Safety Extras Worth The Space
Tell a friend where you’re going and when you’ll be back. Carry a whistle, a small ID card, and a paper with a contact number in a dry bag. If you roam cell-light areas often, add a small satellite messenger. For waste, bring a trowel and bags; in sensitive zones carry a waste kit so you can pack it out.
How To Pack Efficiently
Lay everything on the floor first, then cut duplicates. Roll layers tight and stand them upright like books so nothing hides at the bottom. Put wet or dirty items in a separate bag. Give every item a home so you can grab it fast while moving.
Trail-Ready Packing Checklist
Use this list as a final sweep near the door.
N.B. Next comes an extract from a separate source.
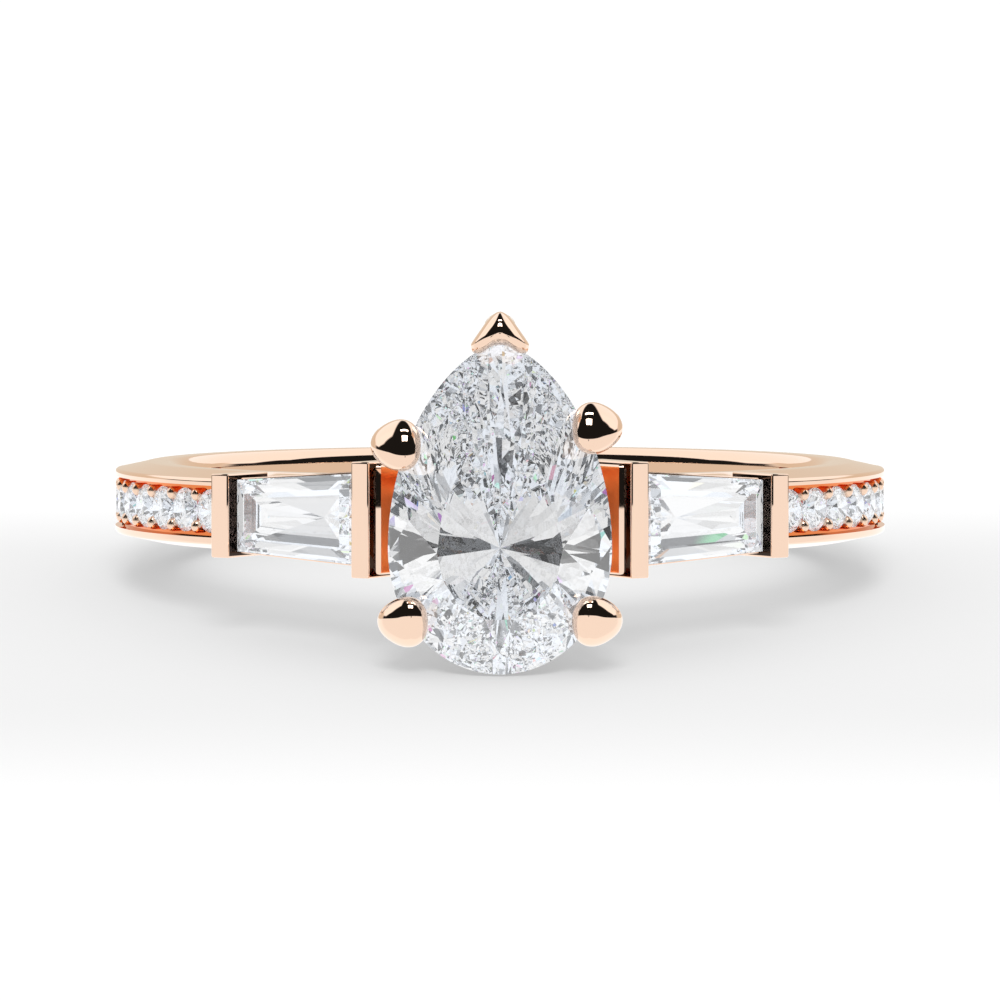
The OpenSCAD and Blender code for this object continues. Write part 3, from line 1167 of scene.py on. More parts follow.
@dataclass
class SideSetting:
    """One tapered baguette with its two bars, its box and its cheek.

    Attributes:
        frame: The sloped line that all of it follows.
        length: Of the baguette.
        half_out: Half the baguette's width at its outer end.
        half_in: The same beside the pear.
        bar_t: Thickness of the bars.
        outer_bar_half: Half the height of the outer bar along the finger.
        outer_bar_rise: How far it stands over the girdle.
        inner_bar_half: Half the height of the inner bar along the finger.
        inner_bar_rise: How far it stands over the girdle.
        bar_edge: Rounding of the bars.
        flat_face: Square millimetres from which a bar's face is shaded flat.
        crown: Height of the baguette's table over its girdle.
        girdle: Height of its upright edge.
        table_in: How far the table lies inside the outline.
        step_in: The same for the step half way up the crown.
        step_share: Height of that step, as a share of the crown.
        step_down: Depth of the step below the girdle.
        step_under: How far that step lies inside the outline.
        keel_out: Distance and depth of the keel's outer end.
        keel_in: The same for its inner end, measured from the stone's inner end.
        base_r: Radius on which bars, box and cheek stand.
        wall: Thickness of the box.
        lip: How far the box stands out past the stone.
        box_top: Height of the box's rim.
        box_edge: Rounding of the box.
        gap: Air at both ends of the stone.
        room: How much larger than the stone the room for it is, as a share.
        ledge: Width of the ledge between the inner bar and the cheek's hollow.
        cheek_half: Half the height of the cheek along the finger.
        cheek_lip: Rounding of its two lips.
        cheek_down: How far its outer edge lies below the top of the inner bar.
        cheek_x: Where the cheek meets the basket, across.
        cheek_y: The same, in front of the finger hole's axis.
        hollow: Depth of the cheek's hollow.
    """

    frame: SideFrame
    length: float = 3.63
    half_out: float = 0.90
    half_in: float = 1.14
    bar_t: float = 0.53
    outer_bar_half: float = 1.055
    outer_bar_rise: float = 0.43
    inner_bar_half: float = 1.445
    inner_bar_rise: float = 0.35
    bar_edge: float = 0.045
    flat_face: float = 0.2
    crown: float = 0.3
    girdle: float = 0.04
    table_in: float = 0.36
    step_in: float = 0.15
    step_share: float = 0.55
    step_down: float = 0.3
    step_under: float = 0.24
    keel_out: Flat = (0.9, 0.87)
    keel_in: Flat = (1.14, 1.08)
    base_r: float = BASE_R
    wall: float = 0.3
    lip: float = 0.04
    box_top: float = -0.01
    box_edge: float = 0.03
    gap: float = 0.012
    room: float = 0.012
    ledge: float = 0.13
    cheek_half: float = 1.365
    cheek_lip: float = 0.1
    cheek_down: float = 0.33
    cheek_x: float = 1.75
    cheek_y: float = 10.5
    hollow: float = 0.3

    def half_at(self, x: float) -> float:
        """Half the stone's width at one distance along it."""
        return self.half_out + (self.half_in - self.half_out) * -x / self.length

    def build(self, jeweller: Jeweller) -> None:
        """Makes every piece of this side.

        Args:
            jeweller: Fits the pieces.
        """
        self.bar(jeweller, "outer_bar", 0.0, self.outer_bar_half, self.outer_bar_rise)
        self.bar(jeweller, "inner_bar", -self.length - self.bar_t, self.inner_bar_half, self.inner_bar_rise)
        stone = self.stone(jeweller)
        self.box(jeweller, stone)
        self.cheek(jeweller)

    def bar(self, jeweller: Jeweller, node: str, start: float, half: float, rise: float) -> None:
        """Makes one upright bar.

        Args:
            jeweller: Fits the piece.
            node: First part of the CAD node's name.
            start: Where the bar begins along the baguette.
            half: Half its height along the finger.
            rise: How far it stands over the girdle.
        """
        word = self.frame.side.word
        end = start + self.bar_t
        corners = [(start, rise), (end, rise)] + [(x, self.frame.foot(x, self.base_r)) for x in (end, start)]
        blank = Blank()
        blank.loft([[self.frame.at(x, h, z) for x, h in corners] for z in (-half, half)])
        bar = blank.piece(f"bar_{node.split('_')[0]}_{word}")
        Bench.ease(bar, self.bar_edge)
        Bench.polish(bar, 60.0, self.flat_face)
        self.darken_inner_face(bar)
        jeweller.fit(bar, Slot.GOLD, [f"{node}_{word}"], jeweller.gold, jeweller.dark_reflection_gold)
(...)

Scale quantities to distance, weather, and group size.
- Water containers holding a full day’s supply
- Electrolyte mix or salty snacks
- Food for the moving hours plus one extra snack
- Wicking top and spare socks
- Insulating mid layer
- Waterproof shell
- Hat, sunglasses, SPF 30+
- Insect repellent and treated clothing
- Phone with offline maps and a paper map
- Baseplate compass
- Headlamp with spare power
- Lighter and storm matches
- Foil blanket or ultralight bivy
- Small first aid kit
- Knife or multi-tool, tape, zip ties, patch kit
- Trowel, toilet paper or bags, hand gel
- Whistle and ID
- Power bank and cord
- Trash bag to pack everything out
Hike plans shift with weather, terrain, and who’s coming along. Build a small, tidy kit that keeps you moving and solves the most common problems. Pack light, eat well, drink steadily today.